Comment lisait-on la Bible au Moyen-Âge ?
La Bible historiale, rédigée par Guyart des Moulins vers la fin du XIIIème siècle, est l'une des premières traductions du livre sacré en langue française. Xavier-Laurent Salvador, professeur agrégé de lettres modernes et maître de conférences en langue et littérature médiévales à l’Université Sorbonne Paris Nord, a écrit le livre "Les Secrets de la Bible au Moyen-Âge" aux éditions du Cerf pour apporter un éclairage historique.
Guyart des Moulins © Wikimedia CommonsContrairement à une idée reçue, l’intérêt pour la Bible ne commence pas avec Luther et la réforme.
"Si je prends l’exemple de la Bible historiale en particulier, c’est une Bible des familles, sans aucun doute", affirme Xavier-Laurent Salvador. Pour ce dernier, le livre était lu par des personnes lettrées, via une lecture à haute voix. "On ne lit pas au Moyen-Âge comme on lit aujourd’hui pour soi", souligne-t-il.

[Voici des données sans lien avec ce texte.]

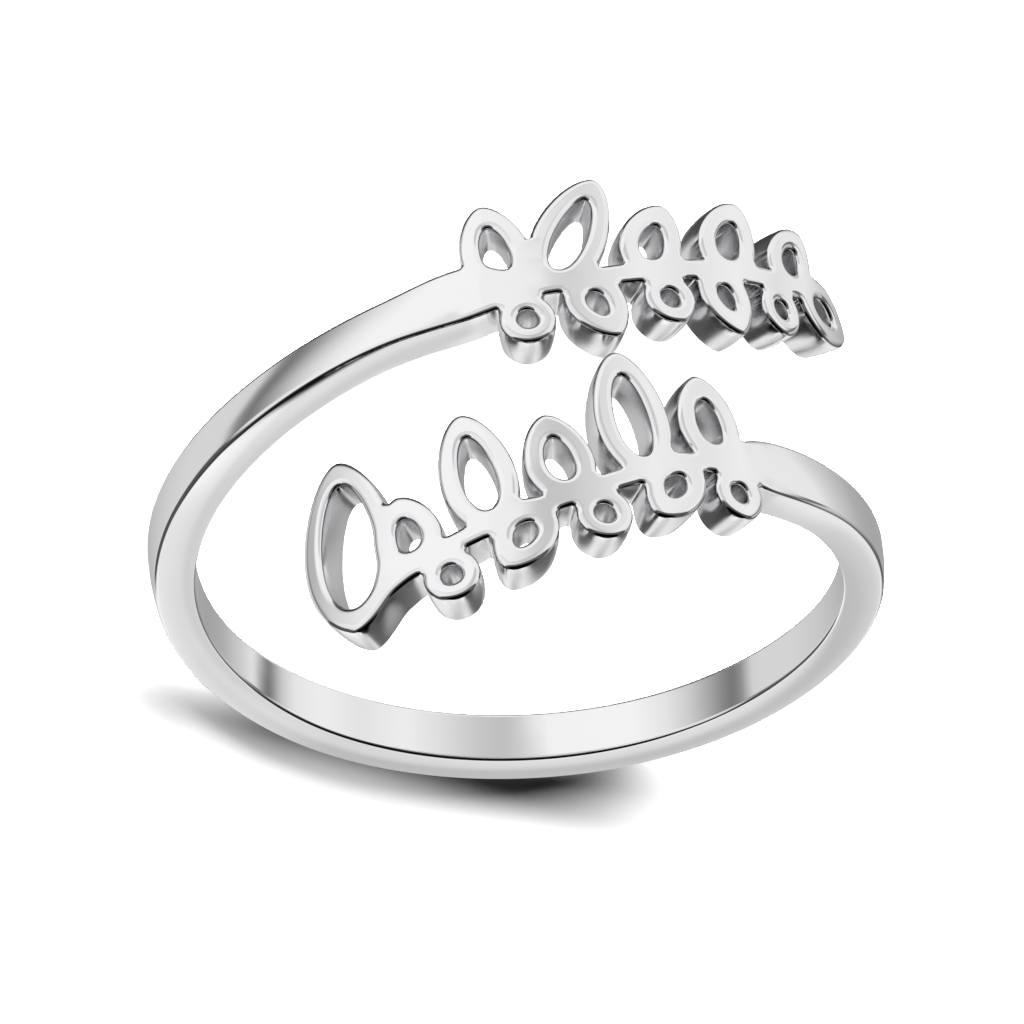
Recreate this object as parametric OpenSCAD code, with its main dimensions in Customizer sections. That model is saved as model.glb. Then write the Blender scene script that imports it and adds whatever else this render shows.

Une Bible enrichie d'images
Sans doute considéré comme une encyclopédie et un ouvrage didactique, l'autre particularité est que le livre est enrichi par des images, comme celle d'un chamois dans le passage de la Création, par exemple. "Sans doute qu'il a été ajouté pour faire plaisir aux enfants de la famille du seigneur local", selon X.-L. Salvador.
L'auteur, considéré comme l'un des trois spécialistes mondiaux de la Bible historiale, s'est déjà consacré à cet ouvrage avec un fac-similé, une reproduction à l'identique, publié aux éditions des Saints-Pères. Cela a fait l'objet d'un reportage dans le journal de TF1.
Lors de ce passage dans la British Library, il raconte : "Au moment où nous avions ouvert le manuscrit, il est tellement beau et tellement riche que les caméras n’arrivaient presque pas à le filmer, tellement il y avait d’or. La pièce était enluminée par le livre. On aurait dit ces images de dessins animés avec la lumière qui jaillit du livre et la pièce complètement baignée de lumière".
Un ouvrage pourtant méconnu
Pour autant, la Bible historiale reste méconnue, hormis chez les médiévistes. Pour l'auteur, "sans doute parce que l'histoire moderne de la philologie et ensuite, la grande tradition avec en Angleterre, King James Version (la Bible du roi Jacques, ndlr), la Bible d'Olivétan et puis la grande tradition de l'école de Port-Royal au XVIIème siècle, qui ont voulu doter la Bible d'une élégance et d'un raffinement, ont fini par effacer ou réformer en tout cas le rapport au texte".
Il ajoute : "Ce dont témoigne la Bible historiale, c'est que le rapport qu'on a au texte au Moyen-Âge n'a rien à voir avec le rapport qu'on a aujourd'hui".
La présence d'histoires juives
Pierre le Mangeur (1100-1179) a été chancelier de l'université de Paris, un siècle avant la publication de la Bible historiale par Guyart des Moulins. Le professeur agrégé rappelle que ses recueils encyclopédiques se faisaient "au prisme des histoires de la Bible", dont ses sources tirent en partie d'histoires juives, notamment celle de Flavius Joseph.
Par ailleurs, de nombreuses histoires juives se retrouvent dans la Bible historiale. X.-L. Salvador fait référence à celle de Moïse, selon laquelle il serait bègue, après avoir dévoré un charbon. Cet élément historique, connu des Juifs, a pourtant disparu des enseignements.
Pour expliquer l'expurgation du texte par les protestants, jugeant les éléments cités précédemment comme fabuleux ou historiquement datés, l'auteur met en avant l'Hebrica veritas (la vérité est en hébreu) de Saint-Jérôme. Pour lui, il doit être compris de deux façons, dans la lettre et dans l'esprit. "En réalité, la Grande Réforme et même la tradition catholique moderne retournent à la lettre du texte", dit Xavier-Laurent Salvador.
Sur ce dernier point, le maître de conférences ajoute : "Moi, souvent, je dis que si vous pensez que la vérité est dans l'hébreu ou dans l'araméen, convertissez-vous et apprenez l'araméen. C'est la vérité dans la lettre".
Il estime que les médiévaux avaient une approche "très moderne" en raison de l'attachement à la transmission de l'esprit, plutôt qu'à la lettre. "Ils font parler Pharaon et la mère de Moïse comme un homme du XIIIème siècle", a-t-il affirmé.
Pour M. Salvador, bien qu'on ait conservé l'esprit, les enseignements et les histoires, par tradition, il n'y a pas forcément de compréhension.